Operator: And everyone, that is all the time we have for questions today. I’d like to hand things back to Mr. Marc Lipschultz for any additional or closing remarks.
Marc Lipschultz: Thanks everybody for the time. We know how busy it is. It is a volatile time, this like almost silly statement, the new certainty is uncertainty. I think that’s true. I mean, so as we march through, I guess, the last two things I want to come back to are this. There’s two things about Blue Owl that you should remember in this environment. Our products are built to thrive in times of uncertainty. That’s when our investors truly benefit from the durable predictable strategy to Blue Owl, that puts us in a better position to win. Second, Blue Owl as a firm, the Owl stock, which we’re here talking about, was built to be predictable and durable through again, times of volatility and uncertainty and you saw it again.
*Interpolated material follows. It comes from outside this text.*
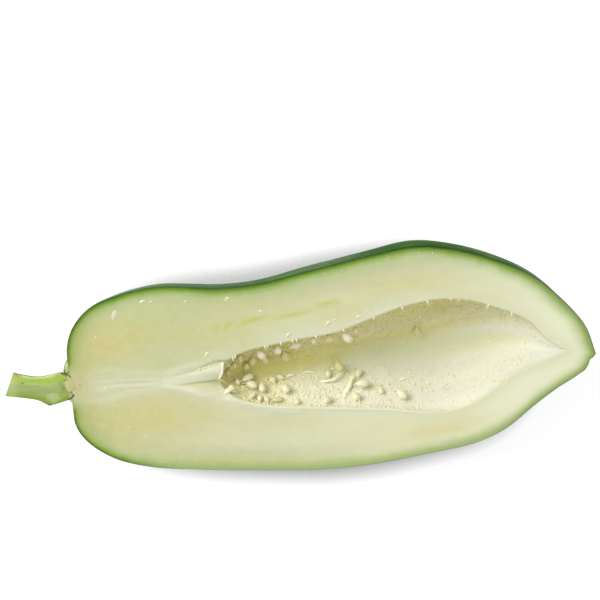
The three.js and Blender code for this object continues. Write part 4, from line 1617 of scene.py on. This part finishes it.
def on_cut(x, y):
    """True where the plane of the cut is flesh, clear of the skin and the hollow."""
    for closed, wanted in ((OUTLINE, True), (LIPS, False)):
        ring = np.vstack([closed, closed[:1]])[:, :2] - (x, y)
        turn = np.arctan2(ring[:, 1], ring[:, 0])
        step = (np.diff(turn) + math.pi) % (2 * math.pi) - math.pi
        inside = abs(step.sum()) > math.pi
        if inside != wanted:
            return False
    point = np.array([[x, y, 0.0]])
    return min(distance_to(point, OUTLINE)[0], distance_to(point, LIPS)[0]) > EDGE_CLEARANCE


def sap_material():
    s = Shader("sap")
    colour = s.mix(s.cloud(1.8, 2), linear((0.84, 0.855, 0.66)), linear((0.88, 0.89, 0.73)))
    return s.finish(
        Base_Color=colour, Roughness=0.12, Normal=s.bump(s.noise(0.8, 2), 0.04),
        Coat_Weight=1.0, Coat_Roughness=0.04)


class PAPAYA_OT_sap(bpy.types.Operator):
    """Build the drops of milky sap and the beads of juice on the cut"""

    bl_idname = "papaya.sap"
    bl_label = "Sap and Juice"

    def execute(self, context):
        rng = np.random.default_rng(BEAD_SEED)
        gathered = Gathered()
        for (x, y), length, width, height, turn in SAP_DROPS:
            centre = (x, y, face_height(x, y))
            points, faces = dome(centre, length, width, height, turn, DROP_RINGS, DROP_SIDES)
            points += 0.10 * noise(points, 1.6, 51)[:, None] * (0.8, 0.8, 0.2)
            gathered.add(points, faces)
        beads = 0
        while beads < JUICE_BEADS:
            if rng.random() < CLUSTERED_SHARE:
                centre, reach = BEAD_CLUSTERS[rng.integers(len(BEAD_CLUSTERS))]
                x, y = rng.normal(centre, np.array(reach))
            else:
                x, y = rng.uniform(-134, 130), rng.uniform(-54, 60)
            if not on_cut(x, y):
                continue
            size = 0.3 + 0.6 * rng.random() ** 2
            length = size * rng.uniform(1, 2.0)
            centre = (x, y, face_height(x, y))
            gathered.add(*dome(centre, length, size, 0.17 * size, rng.uniform(20, 70), 4, 8))
            beads += 1
        new_piece("sap_and_juice", gathered.mesh("sap"), [sap_material()])
        return {"FINISHED"}


# ------------------------------------------------------------------ torn tissue

# Free edge of the torn lining, and its width along that edge.
FLAP_EDGE = [
    (-57.3, 8.4, -0.4), (-57.2, 6.6, 0.1), (-57.6, 4.4, 0.2), (-58.0, 2.2, 0.15),
    (-59.0, 0.3, 0.0), (-60.4, -1.2, -0.3),
]
FLAP_WIDTH = [0.8, 1.9, 2.6, 2.6, 1.9, 0.5]
# Section of the torn lining: across from the free edge, height.
FLAP_PROFILE = [
    (0.0, 0.62), (-0.12, 0.72), (-0.30, 0.52), (-0.60, 0.22), (-0.90, 0.05), (-1.12, -0.25),
    (-1.15, -0.9), (-0.75, -1.3), (-0.40, -0.9), (-0.16, -0.1), (-0.02, 0.40),
]
# Lumps of lining: centre, size, turn.
LUMPS = [
    ((-56.6, -8.8, -1.7), (4.6, 3.0, 2.6), 28), ((-54.2, -7.0, -1.6), (3.2, 3.4, 2.8), 70),
    ((-53.6, -8.6, -2.6), (3.4, 2.6, 2.4), -20),
]
# Small seeds stuck in the upper slit: centre, length, thickness.
SLIT_SEEDS = [((-69.9, 5.0, -0.1), 2.2, 1.5), ((-66.8, 5.8, -0.2), 1.7, 1.3), ((-64.4, 6.5, -0.4), 1.8, 1.3)]
# Crumbs below the torn lining.
CRUMBS = [
    (-58.6, -1.9, -0.5), (-57.9, -2.8, -0.9), (-60.0, -1.5, -0.1), (-61.4, -1.2, 0.1), (-57.2, -3.4, -1.2),
]
CRUMB_SIZE = (0.9, 0.7, 0.6)
LINING, LINING_SHADE = (0.945, 0.945, 0.86), (0.84, 0.85, 0.70)
CRUMB_SHADE = (0.84, 0.80, 0.44)


def lump_shape(centre, size, turn, seed, rings=18, sides=24, roughness=0.22):
    """A closed knobbly lump."""
    polar, around = np.meshgrid(
        np.linspace(0, math.pi, rings), np.linspace(0, 2 * math.pi, sides, endpoint=False), indexing="ij")
    ball = np.stack([np.cos(polar), np.sin(polar) * np.cos(around), np.sin(polar) * np.sin(around)], -1)
    bulge = 1 + roughness * noise(ball * 2.1 + 9, 1.0, seed)
    bulge = bulge + 0.4 * roughness * noise(ball * 5 + 9, 1.0, seed + 1)
    x, y, z = (ball * bulge[..., None] * np.asarray(size) / 2).reshape(-1, 3).T
    points = np.stack([*turned(x, y, turn), z], -1) + np.asarray(centre)
    return points, ring_faces(rings, sides)


def flap_shape():
    """The curled pale rim of torn lining across the hollow's narrow end."""
    edge = catmull_rom(FLAP_EDGE, 14)
    width = smooth_value(FLAP_WIDTH, np.linspace(0, 1, len(edge))) + 0.08 * noise(edge, 1.8, 61)
    profile = catmull_rom(FLAP_PROFILE, 4)
    way = np.gradient(edge, axis=0)
    way /= np.linalg.norm(way, axis=1, keepdims=True)
    side = np.cross(way, (0, 0, 1))
    side /= np.linalg.norm(side, axis=1, keepdims=True)
    side *= np.sign(side[len(side) // 2, 0])
    reach = width[:, None] * profile[None, :, 0]
    height = (0.20 + 0.2 * width)[:, None] * profile[None, :, 1]
    rings = edge[:, None] + side[:, None] * reach[..., None] + np.array([0, 0, 1]) * height[..., None]
    rows, columns = rings.shape[:2]
    points = np.vstack([rings.reshape(-1, 3), rings[0].mean(axis=0), rings[-1].mean(axis=0)])
    root = np.broadcast_to(-profile[:, 0], (rows, columns)).ravel()
    return points, closed_faces(rows, columns), np.append(root, [0.5, 0.5])


class PAPAYA_OT_tissue(bpy.types.Operator):
    """Build the torn lining, the lump and the crumbs at the hollow's narrow end"""

    bl_idname = "papaya.tissue"
    bl_label = "Torn Tissue"

    def execute(self, context):
        flap = Gathered()
        flap.add(*flap_shape())
        lining = thread_material("lining", LINING, LINING_SHADE)
        new_piece("torn_lining", flap.mesh("torn_lining"), [lining])

        gathered = Gathered()
        for number, lump in enumerate(LUMPS):
            gathered.add(*lump_shape(*lump, 71 + number), 0.42)
        for centre, length, width in SLIT_SEEDS:
            gathered.add(*lump_shape(centre, (length, width, width), 15, 72, 10, 12, 0.08), 0.55)
        for number, centre in enumerate(CRUMBS):
            gathered.add(*lump_shape(centre, CRUMB_SIZE, 40 * number, 80 + number, 8, 10, 0.3), 1.0)
        crumb = thread_material("crumb", context.scene.papaya_seed.thread, CRUMB_SHADE)
        new_piece("lump_and_crumbs", gathered.mesh("crumbs"), [crumb])
        return {"FINISHED"}


# ------------------------------------------------------------------ the stage

FLOOR_SIZE = 6.0
FLOOR_DROP = 0.0002
# The camera looks straight down: its height in metres over the middle of the fruit's cut, its
# offset in millimetres to its own right and up, and its roll.
CAMERA_RISE = 0.7367
CAMERA_OFFSET = (-17.94, 35.88)
CAMERA_ROLL = math.radians(4.17)
SENSOR_WIDTH = 36
LAMP_DISTANCE = 2.4
# Way from the fruit to each lamp, and the lamp's size.
LAMPS = {"key": ((-0.9, 0.66, 1.12), 1.5), "fill": ((0.5, -0.8, 1.2), 1.6)}
# Painted contact shade on the floor close under the fruit's edge, from ambient occlusion rather than the
# lamps: how far it is felt, between which shares of open sky it fades, and how bright the floor stays in it.
CONTACT_REACH = 0.030
CONTACT_SPAN = (0.70, 1.0)
CONTACT_SHADE = 0.2
# Brightness of the floor's own glow and its lit part together; over 1, so that open floor is white.
FULL_GLOW = 1.25


def lamp_power(share, distance):
    """Power of an area lamp that lights white paper facing it to this share of white."""
    return share * math.pi**2 * distance**2


def add_lamp(name, direction, size, share, target):
    data = bpy.data.lights.new(name, "AREA")
    data.shape = "DISK"
    data.size = size
    data.energy = lamp_power(share, LAMP_DISTANCE)
    lamp = new_object(name, data)
    way = Vector(direction).normalized()
    lamp.location = target + way * LAMP_DISTANCE
    lamp.rotation_mode = "QUATERNION"
    lamp.rotation_quaternion = way.to_track_quat("Z", "Y")


def floor_material(settings):
    """White floor that runs out to white for the camera and keeps a soft shadow."""
    s = Shader("floor")
    s.finish(Base_Color=linear(settings.floor), Roughness=0.9, Specular_IOR_Level=0.2)
    dim = s.node("BsdfDiffuse", {"Color": (settings.shadow,) * 3 + (1,)})
    # Painted contact shade: ambient occlusion dims the floor's glow close to the fruit.
    near = s.node("AmbientOcclusion", {"Distance": CONTACT_REACH}, samples=8).outputs["AO"]
    strength = s.times(s.span(near, *CONTACT_SPAN, CONTACT_SHADE, 1), FULL_GLOW - settings.shadow)
    glow = s.node("Emission", {"Color": (1, 1, 1, 1), "Strength": strength})
    shown = s.node("AddShader")
    s.set(shown.inputs[0], dim.outputs["BSDF"])
    s.set(shown.inputs[1], glow.outputs["Emission"])
    chosen = s.node("MixShader", {"Fac": s.seen()})
    s.set(chosen.inputs[1], s.surface.outputs["BSDF"])
    s.set(chosen.inputs[2], shown.outputs["Shader"])
    s.set(s.tree.nodes["Material Output"].inputs["Surface"], chosen.outputs["Shader"])
    return s.material


def white_world(strength):
    """Even light from all round, which the camera sees as plain white."""
    world = bpy.data.worlds.new("surroundings")
    world.use_nodes = True
    bpy.context.scene.world = world
    s = Nodes(world.node_tree)
    background = s.tree.nodes["Background"]
    s.set(background.inputs["Color"], (1, 1, 1, 1))
    shown = s.node("MapRange", {"Value": s.seen(), "To Min": strength, "To Max": 1.0})
    s.set(background.inputs["Strength"], shown.outputs["Result"])


class PAPAYA_OT_stage(bpy.types.Operator):
    """Lay the floor, hang the lamps and set the camera"""

    bl_idname = "papaya.stage"
    bl_label = "Stage"

    def execute(self, context):
        settings = context.scene.papaya_stage
        side = FLOOR_SIZE / 2
        corners = [(-side, -side, 0), (side, -side, 0), (side, side, 0), (-side, side, 0)]
        mesh = new_mesh("floor", corners, [(0, 1, 2, 3)])
        mesh.materials.append(floor_material(settings))
        floor = new_object("floor", mesh)
        floor.location.z = -FLOOR_DROP
        target = Vector(ORIGIN)
        for name, (direction, size) in LAMPS.items():
            add_lamp(name, direction, size, getattr(settings, name), target)
        white_world(settings.sky)

        data = bpy.data.cameras.new("camera")
        data.lens = settings.lens
        data.sensor_width = SENSOR_WIDTH
        camera = new_object("camera", data)
        right = Vector((math.cos(CAMERA_ROLL), -math.sin(CAMERA_ROLL), 0))
        up = Vector((math.sin(CAMERA_ROLL), math.cos(CAMERA_ROLL), 0))
        offset = right * CAMERA_OFFSET[0] * MM + up * CAMERA_OFFSET[1] * MM
        camera.location = target + offset + Vector((0, 0, CAMERA_RISE))
        camera.rotation_euler = (0, 0, -CAMERA_ROLL)
        context.scene.camera = camera
        context.scene.view_settings.view_transform = "Standard"
        return {"FINISHED"}


# ------------------------------------------------------------------ panel and start

OPERATORS = (
    PAPAYA_OT_stage, PAPAYA_OT_fruit, PAPAYA_OT_stem, PAPAYA_OT_seeds, PAPAYA_OT_threads,
    PAPAYA_OT_buds, PAPAYA_OT_tissue, PAPAYA_OT_joint, PAPAYA_OT_sap,
)
SETTINGS = {
    "papaya_flesh": PapayaFleshSettings,
    "papaya_skin": PapayaSkinSettings,
    "papaya_stem": PapayaStemSettings,
    "papaya_seed": PapayaSeedSettings,
    "papaya_stage": PapayaStageSettings,
}


class PAPAYA_PT_pieces(bpy.types.Panel):
    """Buttons that build the pieces, and their settings"""

    bl_label = "Green Papaya"
    bl_idname = "PAPAYA_PT_pieces"
    bl_space_type = "VIEW_3D"
    bl_region_type = "UI"
    bl_category = "Papaya"

    def draw(self, context):
        for operator in OPERATORS:
            self.layout.operator(operator.bl_idname)
        for name, kind in SETTINGS.items():
            box = self.layout.box()
            box.label(text=kind.bl_rna.name)
            for key in kind.__annotations__:
                box.prop(getattr(context.scene, name), key)


def register():
    for kind in (*SETTINGS.values(), *OPERATORS, PAPAYA_PT_pieces):
        bpy.utils.register_class(kind)
    for name, kind in SETTINGS.items():
        setattr(bpy.types.Scene, name, bpy.props.PointerProperty(type=kind))


def unregister():
    for name in SETTINGS:
        delattr(bpy.types.Scene, name)
    for kind in reversed((*SETTINGS.values(), *OPERATORS, PAPAYA_PT_pieces)):
        bpy.utils.unregister_class(kind)


def main():
    register()
    for operator in OPERATORS:
        group, name = operator.bl_idname.split(".")
        getattr(getattr(bpy.ops, group), name)()


if __name__ == "__main__":
    main()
We had a great quarter. Our quarter and our march toward our strategic goals is as you can see, we continue to pace along. We do not have carry. We don’t have all the volatility other people have and that’s a purpose built model. And I think in this, I hope, it’s already coming through why Blue Owl is just fundamentally a different business model in the world of Alts. And candidly, we’re quite excited about where we are and where we’re going. So, anyway, thank you all very much for the time today.
Operator: Once again, ladies and gentlemen, that does conclude today’s conference. We would like to thank you all for your participation today. You may now disconnect.